The wages and salaries development plan is based on an analysis of the essential development needs connected to the wages and salaries of the personnel and groups of people as well as on the employer's needs in ensuring the availability of skilled labour. In the 2019 budget, €4 million has been reserved for the implementation of the wages and salaries development plan.
Acknowledging the sectoral allowance of the general collective agreement for municipal personnel, the budget includes a centralised reservation for an appropriation, which is allocated towards the divisions in accordance with what was agreed upon in the local negotiations.
Areas of focus in operational economy in accordance with the City Strategy
The economic framework set in the City Strategy allows a 2.79 per cent growth in the appropriations for operating expenses (excluding municipally owned companies and funds). Included in the Mayor's budget proposal is largely the needs for additions presented by the division committees in their respective budget proposals.

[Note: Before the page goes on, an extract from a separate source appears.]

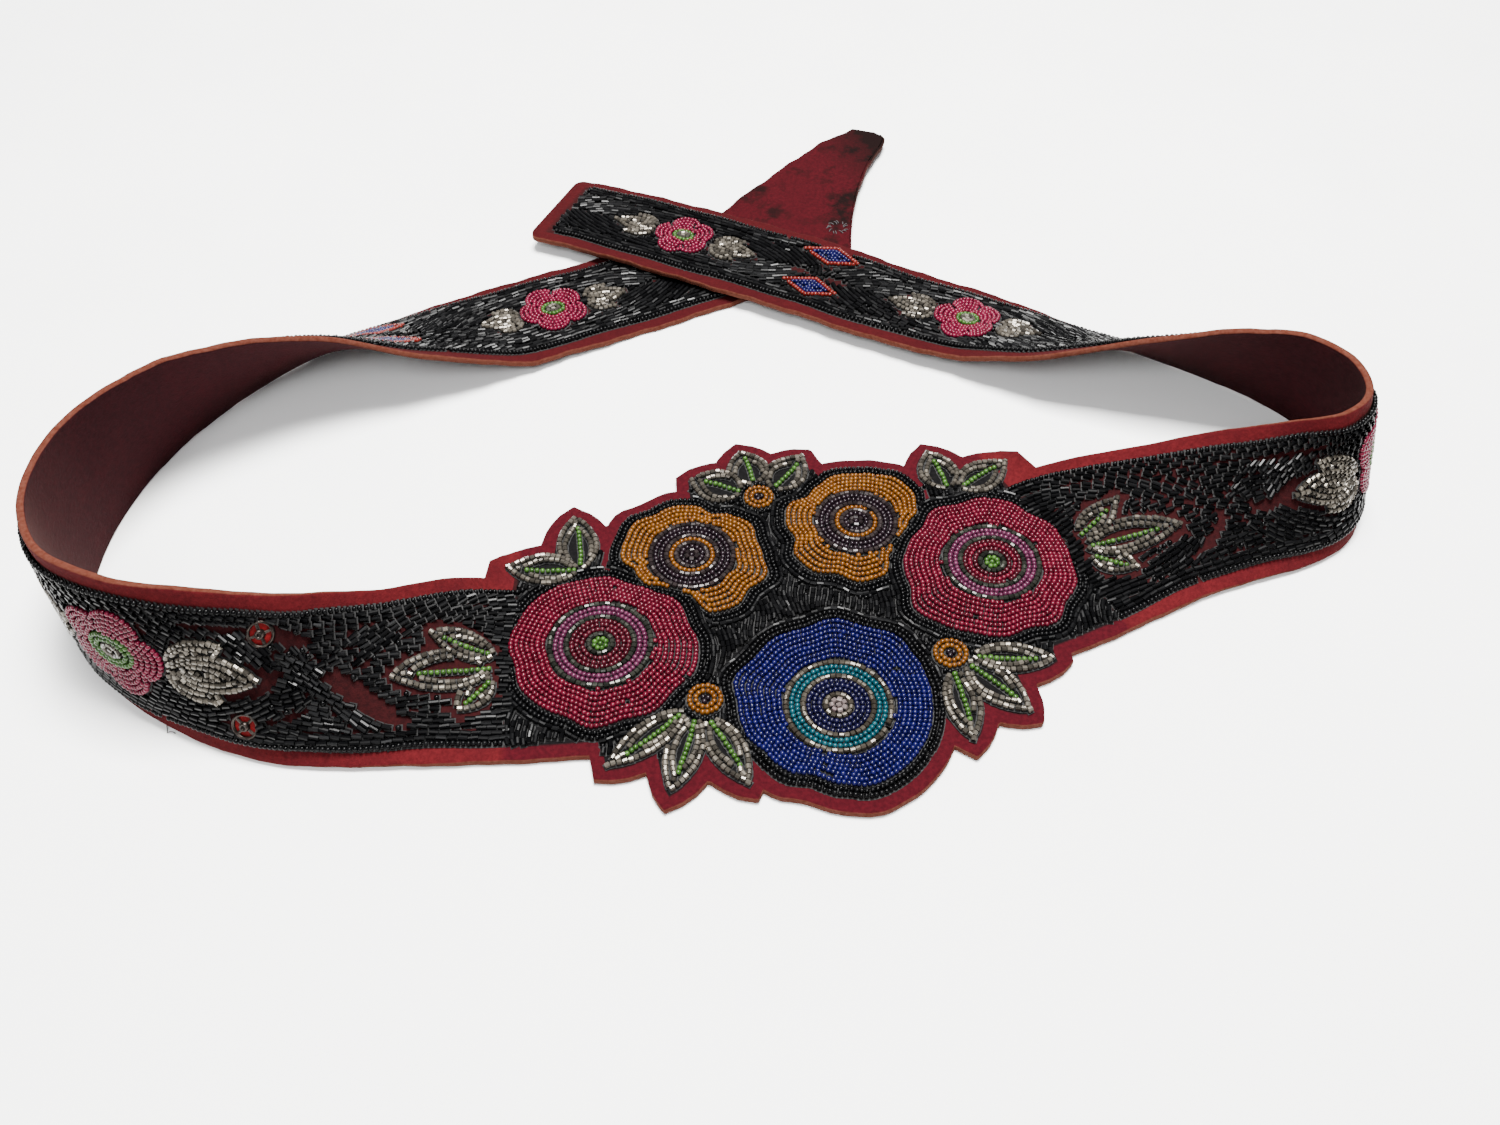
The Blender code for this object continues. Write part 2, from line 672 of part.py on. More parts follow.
def keep_main_body(obj):
    """Drop slivers that a window leaves beside the main body."""
    bm = bmesh.new()
    bm.from_mesh(obj.data)
    left = set(bm.verts)
    bodies = []
    while left:
        seed = left.pop()
        body = {seed}
        edge = [seed]
        while edge:
            v = edge.pop()
            for e in v.link_edges:
                other = e.other_vert(v)
                if other in left:
                    left.remove(other)
                    body.add(other)
                    edge.append(other)
        bodies.append(body)
    bodies.sort(key=len)
    for body in bodies[:-1]:
        bmesh.ops.delete(bm, geom=list(body), context="VERTS")
    bm.to_mesh(obj.data)
    bm.free()


def leaf_plate(name, ax, ay, bx, by, half, where, to_pattern, clear=0.0, stations=LEAF_STATIONS):
    """Leaf with a raised rim and a sunk middle, in pattern space."""
    length = math.hypot(bx - ax, by - ay)
    ux = (bx - ax) / length
    uy = (by - ay) / length
    low = LEATHER + GAP + clear
    top = low + LEAF_LAYER
    sunk = low + LEAF_LAYER * 0.55
    verts = []
    faces = []
    for d, w in leaf_places(length, half, 0.0, stations):
        for v, h in ((-1.0, low), (-1.0, top), (-0.42, top), (0.0, sunk), (0.42, top), (1.0, top), (1.0, low)):
            x = ax + ux * d - uy * v * w
            y = ay + uy * d + ux * v * w
            s, t = to_pattern(x, y)
            verts.append((s, t, h))
    n = 7
    for i in range(stations - 1):
        a = i * n
        for k in range(n):
            faces.append((a + k, a + (k + 1) % n, a + n + (k + 1) % n, a + n + k))
    faces.append(tuple(range(n)))
    faces.append(tuple(range(len(verts) - 1, len(verts) - n - 1, -1)))
    return new_object(name, verts, faces, where)


def dome(name, x, y, radius, count, rings, layer, crown, where, to_pattern, bent=False):
    """Low dome with the rim of the flower, in pattern space."""
    low = LEATHER + GAP + (BEND_CLEAR if bent else 0.0)
    verts = []
    faces = []
    levels = [(1.0, low), (1.0, low + layer * 0.75)]
    if bent:
        levels = [(0.35, low), (0.7, low)] + levels
    for i in range(rings):
        k = 0.94 * (1.0 - i / rings)
        levels.append((k, low + layer + crown * (1.0 - k * k)))
    for k, h in levels:
        for px, py in petal_outline(name, x, y, radius, count, 0.0, k):
            s, t = to_pattern(px, py)
            verts.append((s, t, h))
    for j in range(len(levels) - 1):
        for i in range(count):
            m = (i + 1) % count
            faces.append((j * count + i, j * count + m, (j + 1) * count + m, (j + 1) * count + i))
    s, t = to_pattern(x, y)
    if bent:
        verts.append((s, t, low))
        for i in range(count):
            faces.append(((i + 1) % count, i, len(verts) - 1))
    else:
        faces.append(tuple(range(count)))
    verts.append((s, t, low + layer + crown))
    centre = len(verts) - 1
    base = (len(levels) - 1) * count
    for i in range(count):
        faces.append((base + i, base + (i + 1) % count, centre))
    return new_object(name, verts, faces, where)


def same(s, t):
    return s, t


def snap(name, s0, t0, low, up, where):
    """Sew-on snap half: flat disc, raised ring and middle stud."""
    profile = ((1.0, 0.0), (1.0, 0.55), (0.66, 0.80), (0.50, 0.50), (0.30, 0.50), (0.26, 1.0))
    verts = []
    faces = []
    count = 12
    for k, h in profile:
        for i in range(count):
            a = 2.0 * math.pi * i / count
            z = low + up * h * SNAP_HEIGHT
            verts.append((s0 + SNAP_RADIUS * k * math.cos(a), t0 + SNAP_RADIUS * k * math.sin(a), z))
    for j in range(len(profile) - 1):
        for i in range(count):
            m = (i + 1) % count
            faces.append((j * count + i, j * count + m, (j + 1) * count + m, (j + 1) * count + i))
    faces.append(tuple(range(count)))
    faces.append(tuple(range(len(verts) - 1, len(verts) - count - 1, -1)))
    return new_object(name, verts, faces, where)


def dress(obj, mats, slot):
    if slot not in mats:
        mats[slot] = material(slot)
    obj.data.materials.clear()
    obj.data.materials.append(mats[slot])


def main():
    for obj in list(bpy.data.objects):
        bpy.data.objects.remove(obj)
    parts = bpy.data.collections.new("beaded_belt")
    tools = bpy.data.collections.new("cutters")
    bpy.context.scene.collection.children.link(parts)
    bpy.context.scene.collection.children.link(tools)
    mats = {}
    made = []

    leather = strip("leather_belt", leather_columns(), 0.0, LEATHER, parts)
    made.append((leather, "suede"))

    low = LEATHER + GAP
    field_top = low + BEAD_LAYER
    holes = []
    solid_flowers = []
    for name, fx, fy, radius in FLOWERS:
        x, y = panel_point(fx, fy)
        r = radius * STRAP_WIDTH
        big = name in RIMS
        count = 30 if big else 12
        flower = dome(name, x, y, r, count, 2 if big else 1, FLOWER_LAYER,
                      FLOWER_CROWN if big else 0.0003, parts, unroll)
        hole_ring = flat_ring(petal_outline(name, x, y, r, count, GAP * 1.2))
        holes.append(("hole_" + name, hole_ring))
        slot = "blue_bead" if "blue" in name else "magenta_bead" if "magenta" in name else "orange_bead"
        solid_flowers.append((flower, slot))
    made += solid_flowers

    sprays = {}
    for k, (spray, ax, ay, bx, by, half) in enumerate(LEAVES):
        ends = (*panel_point(ax, ay), *panel_point(bx, by))
        plate = leaf_plate("leaf_%d" % k, *ends, half * STRAP_WIDTH, parts, unroll)
        sprays.setdefault("spray_" + spray, []).append(plate)
        ring = flat_ring(leaf_ring(*ends, half * STRAP_WIDTH, GAP * 1.2))
        holes.append(("hole_leaf_%d" % k, ring))
    for k, (spray, a_s, a_t, b_s, b_t, half) in enumerate(LENS_LEAVES):
        ends = [v * STRAP_WIDTH for v in (a_s, a_t, b_s, b_t)]
        plate = leaf_plate("lens_leaf_%d" % k, *ends, half * STRAP_WIDTH, parts, same, BEND_CLEAR)
        sprays.setdefault("spray_" + spray, []).append(plate)
    for name, plates in sprays.items():
        join_all(plates[0], plates[1:])
        for plate in plates[1:]:
            bpy.data.objects.remove(plate)
        plates[0].name = name
        made.append((plates[0], "silver_bead"))

    for name, s0, radius, leaf_length, leaf_half, lens_half, height in strap_flowers():
        mid = width_at(s0) / 2.0
        flower = dome("strap_flower_" + name, s0, mid, radius, 15, 1,
                      FLOWER_LAYER, 0.0002, parts, same, True)
        made.append((flower, "pink_bead"))
        for side, word in ((-1.0, "before"), (1.0, "after")):
            base = s0 + side * (radius * 1.1 + GAP)
            tip = base + side * leaf_length
            plate = leaf_plate("strap_leaf_%s_%s" % (name, word), base, mid, tip, width_at(tip) / 2.0,
                               leaf_half, parts, same, BEND_CLEAR * 1.5, LEAF_STATIONS + 2)
            made.append((plate, "silver_bead"))

    panel = strip("field_panel", panel_columns(*PANEL_SPAN), low, field_top, parts)
    cutters = []
    for hole, ring in holes:
        if min(p[0] for p in ring) < PANEL_SPAN[1] and max(p[0] for p in ring) > PANEL_SPAN[0]:
            cutters.append(prism(hole, ring, low - 0.0008, field_top + 0.0008, tools))
    cut(panel, cutters, tools)
    keep_main_body(panel)
    made.append((panel, "black_bead"))

    small = []
    for k, word in ((1, "left"), (6, "right")):
        for side, high in ((-1.0, "lower"), (1.0, "upper")):
            ring = diamond_ring(CROSSINGS[k] * PITCH * RUN, side, 0.0)
            gem = fan_plate("diamond_%s_%s" % (word, high), ring, low + BEND_CLEAR, low + 0.0015, parts)
            made.append((gem, "blue_bead"))
            small.append((word, side, diamond_ring(CROSSINGS[k] * PITCH * RUN, side, GAP)))
    for place, across, side in SNAPS:
        ring = disc_ring(place * STRAP_WIDTH, across * STRAP_WIDTH, SNAP_RADIUS + GAP, 12)
        small.append(("left", side, ring))
    for hole, ring in holes:
        if "magenta" in hole:
            small.append(("left" if "left" in hole else "right", 1.0, ring))

    bands = (("left", FIELD_SPAN[0], PANEL_SPAN[0] - GAP), ("right", PANEL_SPAN[1] + GAP, FIELD_SPAN[1]))
    for word, start, end in bands:
        for side, high in ((-1.0, "lower"), (1.0, "upper")):
            band = strip("band_%s_%s" % (word, high), band_columns(start, end, side), low + BAND_CLEAR, field_top, parts)
            cutters = []
            for n, (where, at_side, ring) in enumerate(small):
                if where == word and at_side == side:
                    hole = "hole_%s_%s_%d" % (word, high, n)
                    cutters.append(prism(hole, ring, low - 0.0008, field_top + 0.0008, tools))
            if cutters:
                cut(band, cutters, tools)
            made.append((band, "black_bead"))

    for (place, across, side), word in zip(SNAPS, ("upper", "lower")):
        half = snap("snap_" + word, place * STRAP_WIDTH, across * STRAP_WIDTH, low, 1.0, parts)
        made.append((half, "snap_metal"))
    place = TIP_AT + TONGUE_SNAP[0] * STRAP_WIDTH
    hidden = snap("snap_tongue", place, TONGUE_SNAP[1] * STRAP_WIDTH, -GAP, -1.0, parts)
    made.append((hidden, "snap_metal"))

    for obj, slot in made:
        bend(obj)
        obj.data.transform(move())
        dress(obj, mats, slot)


def move():
    """The shift that puts the origin under the middle of the box, with the leather on the floor."""
    return Matrix.Translation((-CENTRE_X, -CENTRE_Y, REST_LIFT))


main()
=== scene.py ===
"""Beaded belt: the look of the leather and of every sewn bead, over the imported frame."""
import math
import bpy
import numpy as np
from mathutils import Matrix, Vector


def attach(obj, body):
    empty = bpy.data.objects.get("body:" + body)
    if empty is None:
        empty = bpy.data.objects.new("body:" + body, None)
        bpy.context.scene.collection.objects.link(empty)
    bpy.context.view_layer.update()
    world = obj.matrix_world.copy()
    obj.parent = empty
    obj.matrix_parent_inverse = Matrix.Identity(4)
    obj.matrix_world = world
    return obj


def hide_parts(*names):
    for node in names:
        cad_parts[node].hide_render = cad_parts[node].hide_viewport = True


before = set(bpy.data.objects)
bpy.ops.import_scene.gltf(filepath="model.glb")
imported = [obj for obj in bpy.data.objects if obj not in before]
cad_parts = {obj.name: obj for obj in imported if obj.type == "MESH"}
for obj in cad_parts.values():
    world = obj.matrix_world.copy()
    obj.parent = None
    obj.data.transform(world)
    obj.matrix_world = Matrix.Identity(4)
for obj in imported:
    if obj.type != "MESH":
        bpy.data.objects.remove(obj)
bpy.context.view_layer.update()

# Driving sizes, metres. Frame: x across the loop, y from the front panel to the back, z up.
LOOP_WIDTH = 0.360
LOOP_DEPTH = 0.300
STRAP_WIDTH = 0.045
LEATHER = 0.0020
GAP = 0.00034
FLOWER_CROWN = 0.0007
RIM_MARGIN = 0.0040
BLACK_RING = 0.0030
EDGE_MARGIN = 0.0041
LAYER_LIFT = 0.0044
DIAMOND_HIGH = 0.0070
DIAMOND_LOW = 0.0115
LEAF_STATIONS = 5
SNAP_RADIUS = 0.0037
DIAMOND_LENGTH = 0.0250
DIAMOND_WIDTH = 0.0110
END_CORNER = 0.0040
CENTRE_X = -0.000395
CENTRE_Y = -0.002972
REST_LIFT = 0.000008

# The way of the lower edge, from the tongue round the left turn, the front and the right turn.
# Columns: x as a share of LOOP_WIDTH, y as a share of LOOP_DEPTH, lift as a share of LAYER_LIFT,
# lean as a share of a right angle (0 stands on edge, 1 lies flat), width as a share of STRAP_WIDTH.
WAY = (
    (0.1806, 0.4000, 0.4773, 1.0000, 0.9111),
    (0.0806, 0.3450, 0.4773, 1.0000, 0.9111),
    (0.0194, 0.3133, 0.3636, 1.0000, 0.9111),
    (-0.0194, 0.2917, 0.0682, 1.0000, 0.9222),
    (-0.1417, 0.2233, 0.0000, 1.0000, 0.9556),
    (-0.2472, 0.1633, 0.0000, 0.9667, 1.0000),
    (-0.3306, 0.1050, 0.0000, 0.7556, 1.0000),
    (-0.3833, 0.0600, 0.0000, 0.5778, 1.0000),
    (-0.4444, -0.0200, 0.0000, 0.3667, 1.0000),
    (-0.4833, -0.1033, 0.0000, 0.1889, 1.0000),
    (-0.5028, -0.2033, 0.0000, 0.0444, 1.0000),
    (-0.4972, -0.2867, 0.0000, 0.0111, 1.0222),
    (-0.4694, -0.3533, 0.0000, 0.0222, 1.0444),
    (-0.4125, -0.4083, 0.0000, 0.1222, 1.0444),
    (-0.3658, -0.4367, 0.0000, 0.2667, 1.0222),
    (-0.3111, -0.4550, 0.0000, 0.4000, 0.9889),
    (-0.2556, -0.4587, 0.0000, 0.6667, 0.9778),
    (-0.1806, -0.4577, 0.0000, 0.9889, 1.2889),
    (-0.1028, -0.4517, 0.0000, 1.0000, 1.2889),
    (0.0083, -0.4300, 0.0000, 1.0000, 1.3333),
    (0.1333, -0.3933, 0.0000, 1.0000, 1.3333),
    (0.2528, -0.3433, 0.0000, 1.0000, 1.3778),
    (0.3139, -0.3067, 0.0000, 0.9944, 1.3778),
    (0.3750, -0.2700, 0.0000, 0.7889, 1.0333),
    (0.4389, -0.2417, 0.0000, 0.5111, 0.9222),
    (0.4806, -0.2100, 0.0000, 0.2667, 0.9444),
    (0.5014, -0.1600, 0.0000, 0.1444, 0.9667),
    (0.5000, -0.1000, 0.0000, 0.1556, 0.9889),
    (0.4750, -0.0400, 0.0000, 0.2222, 0.9889),
    (0.4278, 0.0117, 0.0000, 0.3556, 0.9778),
    (0.3694, 0.0567, 0.0000, 0.5333, 0.9222),
    (0.2972, 0.1083, 0.1364, 0.8000, 0.9111),
    (0.2433, 0.1463, 0.3636, 0.9333, 0.9000),
    (0.1708, 0.1853, 0.6818, 0.9778, 0.8889),
    (0.1053, 0.2260, 0.9545, 1.0000, 0.8889),
    (0.0181, 0.2750, 1.0000, 1.0000, 0.8889),
    (-0.1036, 0.3417, 0.7273, 0.9778, 0.8889),
    (-0.1750, 0.3767, 0.4545, 0.9667, 0.8889),
    (-0.2417, 0.4067, 0.4545, 0.9667, 0.8889),
)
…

The comparable expenses growths of the divisions from the 2018 budget to the Mayor's 2019 budget proposal are:
- Central administration / City Executive Office 1.5 %
- Education Division 3.6 %
- Urban Environment Division / urban structure 2.3 %
- Rescue Department 3.0 %
Culture and Leisure Division (excl. Oodi rental costs) 2.4 %
- Culture and Leisure Division (incl. Oodi rental costs) 4.3 %
- Social Services and Health Care Division (without HUS and Apotti) 1.9 %
In accordance with the City Board's framework decision, €13 million have been reserved in the available funds, to be allocated towards the allocation needs deemed most important, among other things with reference to the City Strategy, in the City Board's budget negotiations.
After the City Board's €13 million allocation reservation and the allocation for the collective agreement's sectoral allowance, which is yet to be distributed, as well as the allocation for the reservation in the wages and salaries development plan, the appropriations will grow more than what has been presented above.